On 10th November 1915, Philip Clayton (Chaplain, fourth class) was sent to work with the British Expeditionary Forces in Belgium. He was to work with Neville Talbot somewhere in the Ypres Salient. That ‘somewhere’ was Poperinghe. Poperinghe was one of the few ‘free’ towns in the Salient. It was within range of the German big guns and was shelled intermittently as it was on a main route to the front, and at times, had as many as 250,000 men, horses, transport, guns and even London buses in its streets at once.

Philip and Neville had the task of finding a house to rent to start a homely club for the troops passing through the town. On 11th December they found a place on Gasthuisstraat belonging to M. Coevoet Camerlynk, a wealthy brewer. They were able to rent the house for 150 francs a month. This was to be the famous “Every Man’s Club” or, as it is famously known, Talbot House. The Toc H name was the signallers’ code: 'Tock' for T and 'Aitch' for H (today it would be Tango Hotel).

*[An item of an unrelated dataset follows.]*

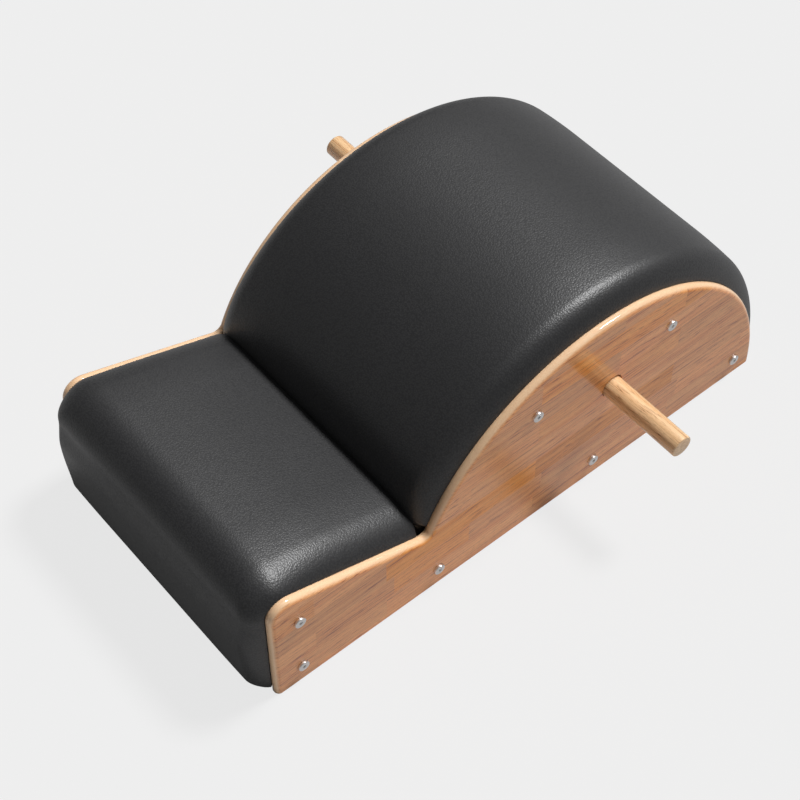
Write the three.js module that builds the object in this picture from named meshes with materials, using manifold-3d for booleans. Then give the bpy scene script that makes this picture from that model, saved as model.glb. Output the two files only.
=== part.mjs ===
import * as THREE from "three";
import { mergeVertices } from "three/addons/utils/BufferGeometryUtils.js";
import Module from "manifold-3d";

// A pilates spine corrector: a low sloping step that runs into a half-round barrel.
// Two wooden side panels are bolted to seven cross rails. The rails carry three boards,
// and the boards carry two upholstered pads, each a foam body under a leathercloth cover.
// A loose handle rod passes through both panels.
// Sizes are in millimetres. X runs from the step end to the barrel end, Y runs across
// from the right side to the left side, and Z is up, with the floor at zero.

// Side panels
const panelLength = 800;
const panelThickness = 15;
const overallWidth = 424;
const archRadius = 294;
const stepHeight = 188;
const stepSlope = THREE.MathUtils.degToRad(18.9);
const frontCornerRadius = 25;
const creaseRadius = 10;
const rimRound = 7;

// Cross rails
const railSize = 30;
const archRailDepth = 50;
const frontArchTilt = THREE.MathUtils.degToRad(27.2);
const rearArchTilt = THREE.MathUtils.degToRad(28.1);
const railEase = 2;
const railLift = 14.5;
const cleatSize = 25;

// Boards, and how far their upholstered faces lie under the panels' rim
const boardThickness = 12;
const topSeat = 18;
const frontSeat = 12;
const frontBoardLift = 10;

// Pads: crowns over the rim, shoulders along the panels, and the round ends near the floor
const barrelCrown = 30;
const barrelTail = 2.5;
const barrelRise = 2.4;
const barrelShoulder = 42;
const stepCrown = 19.5;
const stepRise = 5.5;
const stepShoulder = 24;
const frontCrown = 21.5;
const frontBelly = 6.5;
const frontBellyHeight = 100;
const frontRise = 0.5;
const shoulderLean = THREE.MathUtils.degToRad(18);
const padSwell = 4.6;
const padLift = 2;
const padEndRound = 22;
const lipEndRound = 5;
const coverThickness = 1.6;
const coverShort = 2;

// The crease: how far the barrel pad is drawn in and the step pad rolls over
const creaseDraw = 15;
const creaseReach = 80;
const creaseBack = 14;
const creaseRoll = 12;
const creaseSink = 7;
const creaseFade = 14;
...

Talbot House opened its great white doors on 15th December 1915 and was an immediate hit. Philip Clayton, known by all as “Tubby,” began in earnest to make the house a ‘home from home’ for the battle-weary men who sought the doors of Talbot House. As the days passed the house became busier and busier. Over the door of Tubby’s room hung a scroll ‘All Rank Abandon Ye Who Enter Here.’ It was to be the very essence of Talbot House. The sign still hangs there today at the House, now a living museum.

However, back to the tale. The men who trooped into the House found that it was a place where they could relax and write home in comfort. There was even a library. Tubby was an excellent scrounger and had obtained many books. He did not want them to go missing and devised a pawn system for the borrowing of books. A soldier would hand over his cap for a book; before he left he needed his cap, so back the book would go and the man could retrieve his cap. This system worked so well that many of the original books are still in the archives.

When Tubby said “the foundations are in the loft,” he was referring to the fact that the chapel or “upper room” is in the roof of the house. When Tubby was searching for an altar he came across an old bench in a shed. He told the men “I have found my altar.” The National Westminsters, the soldiers there at the time, were aghast that such a filthy thing could be considered for this purpose. Tubby told them “Christ was a carpenter. What better for an altar then a carpenter’s bench?” The men said no more and carried it to the Chapel. The top of the same bench remains there today, preserved under glass.

There were many men who received communion at that altar and for many of them it was their first and last. Now they rest in Flanders fields in the numerous cemeteries. At times during the war years there would be up to 500 people in the house waiting to attend Mass. Some men were even confirmed there; it is thought around 800. Sometimes the Upper Room would be filled to bursting with an incredible 170 men attending services. The fragile timbers of the loft led to Tubby to pronounce that “at times the chapel rocked like a cradle.” The atmosphere of the Chapel radiates down and through the House. It must have also been so in those dreadful times for the things which it stood for were part and parcel of everyday life below. It is still so today.

Tubby wanted the men to feel ‘at home’ but he still needed to have house rules. He made signs that were scattered around the house. They included such quotations as ‘If you are in the habit of spitting on the carpet at home, please spit here,’ ‘The wastepaper baskets are purely ornamental,’ ‘No swearing aloud hear.’ These, and others, showed Tubby’s wry sense of humour and enhanced the positive, tidy and healthy atmosphere of the house. The most well-known sign is near the door with an arrow pointing back out to the street. The sign reads ‘To Pessimists - Way Out.’ Tubby wanted no long faces in his house. These signs and others can still be seen today.

The garden was a haven for the soldiers, who even indulged in a little of the Englishman’s pleasure of gardening. The men sat in the sun, read and relaxed encouraged by the sign ‘Come into the garden and forget about the war.’ The men who returned home brought with them grim memories, but for those who visited Talbot House memories of a white house with ornate doors were treasured. So Tubby gave the men what they most needed, “a little bit of home.” The tradition was that each soldier entering the house would be offered a cup of tea.

For everybody who goes to stay as a resident at Talbot House that tradition still lives. Yes, you can stay at the House for very reasonable rates. It is self-catering but with the excellent shops nearby catering is no problem. It is an excellent base for battlefield tours and exploration of the area and of course a few quiet moments in the Chapel are a must. My husband (Mike) and I go to Talbot House as volunteers for three weeks each year to be wardens. It is not a job; I consider it an honour.